You might be thinking that a French translation dictionary is passé nowadays, given the fact that Internet is full of free resources where you can learn French. There are scores of websites providing free French vocabulary lists, beginner and advanced French lesson plans, French grammar exercises, lists of commonly used French sayings and expressions, and even audio allowing you listen to correct pronunciation from a native French speaker. There is also Google Translate and other automatic language translators offered by the major search engines.
However according to the experts, nothing can really replace a quality French translation dictionary. The fact of the matter is that dictionaries are 100% more reliable and accurate than most online resources. Conversely, the results of most automated translation services are hopelessly flawed, failing to pick up on the intricate nuances of both the target and original languages. And what you may not know is that there is a whole slew of new French-English and English-French dictionaries to meet your every need. There are common phrase dictionaries, children's dictionaries, electronic dictionaries, hand-held dictionaries, pocket dictionaries, scientific and medical term dictionaries, dictionaries of idioms, dictionaries of common errors, and even a slang French translation dictionary.

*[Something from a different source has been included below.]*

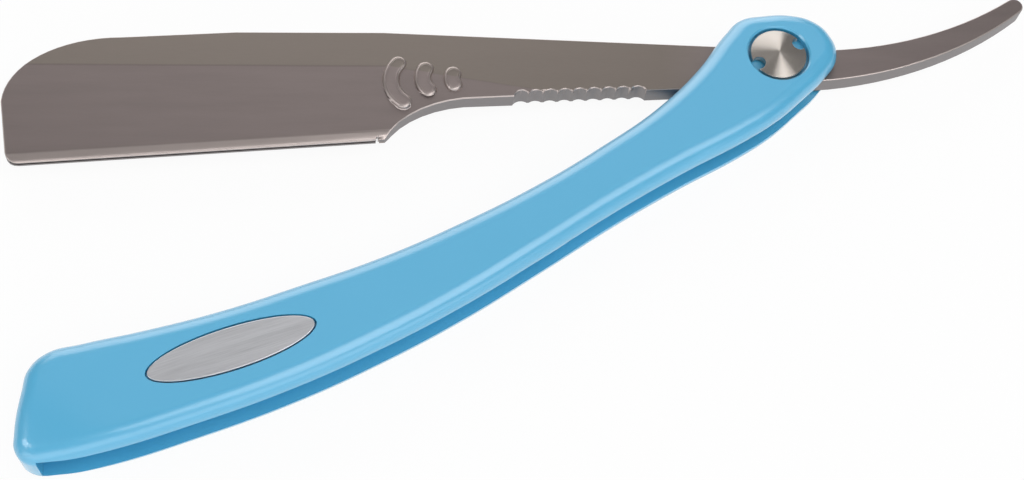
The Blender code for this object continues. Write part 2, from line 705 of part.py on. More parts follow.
def make_pivot_screw(material):
    rim_top = HANDLE_THICKNESS - SCREW_SET_DOWN
    rim_under = rim_top - SCREW_RIM
    end = NUT_SET_IN + NUT_HEAD_THICKNESS + FIT_GAP
    steps = ARC_STEPS
    dome = []
    for step in range(steps + 1):
        share = step / steps
        radius = (SCREW_HEAD_RADIUS - HEAD_CHAMFER) * share
        dome.append((radius, rim_top + SCREW_DOME * (1 - share ** DOME_POWER)))
    profile = dome + [
        (SCREW_HEAD_RADIUS, rim_top - HEAD_CHAMFER),
        (SCREW_HEAD_RADIUS, rim_under),
        (SCREW_SHANK_RADIUS, rim_under),
        (SCREW_SHANK_RADIUS, end),
        (0, end),
    ]
    screw = add_part("pivot_screw", profile_mesh(profile), material, handle_frame)
    turn_about_axis(screw)
    cut_spanner_notches(screw, "screw_notches", SCREW_HEAD_RADIUS,
                        rim_under - FIT_GAP, rim_top + SCREW_DOME)
    return screw


def make_pivot_nut(material):
    head_top = NUT_SET_IN + NUT_HEAD_THICKNESS
    barrel_top = HANDLE_THICKNESS - SCREW_SET_DOWN - SCREW_RIM - 2 * FIT_GAP
    bore = SCREW_SHANK_RADIUS + FIT_GAP
    profile = (
        (0, head_top), (bore, head_top), (bore, barrel_top), (BARREL_RADIUS, barrel_top),
        (BARREL_RADIUS, head_top), (NUT_HEAD_RADIUS, head_top),
        (NUT_HEAD_RADIUS, NUT_SET_IN + HEAD_CHAMFER),
        (NUT_HEAD_RADIUS - HEAD_CHAMFER, NUT_SET_IN), (0, NUT_SET_IN),
    )
    nut = add_part("pivot_nut", profile_mesh(profile), material, handle_frame)
    turn_about_axis(nut)
    cut_spanner_notches(nut, "nut_notches", NUT_HEAD_RADIUS,
                        NUT_SET_IN - OVERRUN, head_top + FIT_GAP)
    return nut


def make_washers(material):
    """Plastic washers seated in the handle, one each side of the holder's eye."""
    far_face = WASHER_FACE + WASHER_THICKNESS
    for name, side in (("front_washer", 1), ("back_washer", -1)):
        low, high = sorted((MID_HEIGHT + side * WASHER_FACE, MID_HEIGHT + side * far_face))
        profile = ((BORE_RADIUS, high), (WASHER_RADIUS, high), (WASHER_RADIUS, low),
                   (BORE_RADIUS, low), (BORE_RADIUS, high))
        washer = add_part(name, profile_mesh(profile), material, handle_frame)
        turn_about_axis(washer)


# Placing

def place_on_origin():
    """Moves the razor so that the middle of its box's underside is at the origin."""
    bpy.context.view_layer.update()
    graph = bpy.context.evaluated_depsgraph_get()
    corners = []
    for obj in parts.objects:
        if obj.type == "MESH":
            evaluated = obj.evaluated_get(graph)
            corners += [evaluated.matrix_world @ vert.co for vert in evaluated.data.vertices]
    low = [min(corner[axis] for corner in corners) for axis in range(3)]
    high = [max(corner[axis] for corner in corners) for axis in range(3)]
    razor.location = (-(low[0] + high[0]) / 2, -(low[1] + high[1]) / 2, -low[2])
    bpy.context.view_layer.update()


clear_scene()
parts = new_collection("straight_razor")
tools = new_collection("cutters")
razor = new_empty("razor")
holder_frame = new_empty("holder_pivot", razor)
handle_frame = new_empty("handle_pivot", razor, REST_ANGLE)

steel = new_material("satin_steel", (0.24, 0.21, 0.20), 0.38, 1.0)
blue_resin = new_material("blue_resin", (0.13, 0.42, 0.68), 0.22, 0.0)
spun_steel = new_material("spun_steel", (0.55, 0.52, 0.49), 0.25, 1.0)
brushed_plate = new_material("brushed_plate", (0.45, 0.43, 0.43), 0.42, 1.0)
washer_plastic = new_material("washer_plastic", (0.75, 0.75, 0.72), 0.5, 0.0)

make_handle(blue_resin)
make_badge_plate(brushed_plate)
make_blade_holder(steel)
make_back_jaw(steel)
make_jaw_rivets(steel)
make_pivot_screw(spun_steel)
make_pivot_nut(spun_steel)
make_washers(washer_plastic)
place_on_origin()
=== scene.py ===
"""Looks of the folding razor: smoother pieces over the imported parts, finishes, studio and camera.

All sizes are in metres in the razor's own frame. X runs from the holder's toe to its tang, Y from
the blade edge to the spine, and Z up, with the razor lying on the back of its handle. The handle,
the badge and the screw are drawn about the pivot with the tail at -X, and then turned into place.
"""

import json
import math

import bpy
from mathutils import Matrix, Vector

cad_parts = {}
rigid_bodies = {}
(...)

So what are the benefits of a quality French translation dictionary? First, you will have access to over 100,000 words. Second, most reputable French dictionaries also provide a pronunciation guide, conjugations, and lessons on French grammar. Most importantly, for each entry the dictionary provides concrete examples on the multiple uses of that word or the idiomatic ways in which a particular word is used.
Take, for example, the French word le temps (time). A good French dictionary will offer at least six different ways to use this word, including le temps as duration: Le temps de voyage est de trois heures (The trip lasts three hours); le temps as a historical period: en temps de guerre (in time of war); le temps referring to the weather: Quel temps fait-il? Il fait beau temps (What's the weather like? The weather is nice); le temps as a grammatical tense: le temps futur du verbe faire (the future tense of the verb faire.); le temps as a musical beat: Mettez l'accent sur le premier temps (Put the accent on the first beat); and le temps as a technical term meaning a stroke: un moteur à quatre temps (a four-stroke engine).
Finally, a good French translation dictionary will also provide examples of phrases or expressions derived from the main meaning of a particular word, such as: arriver à temps (to arrive on time) or un emploi à temps plein (a full-time job).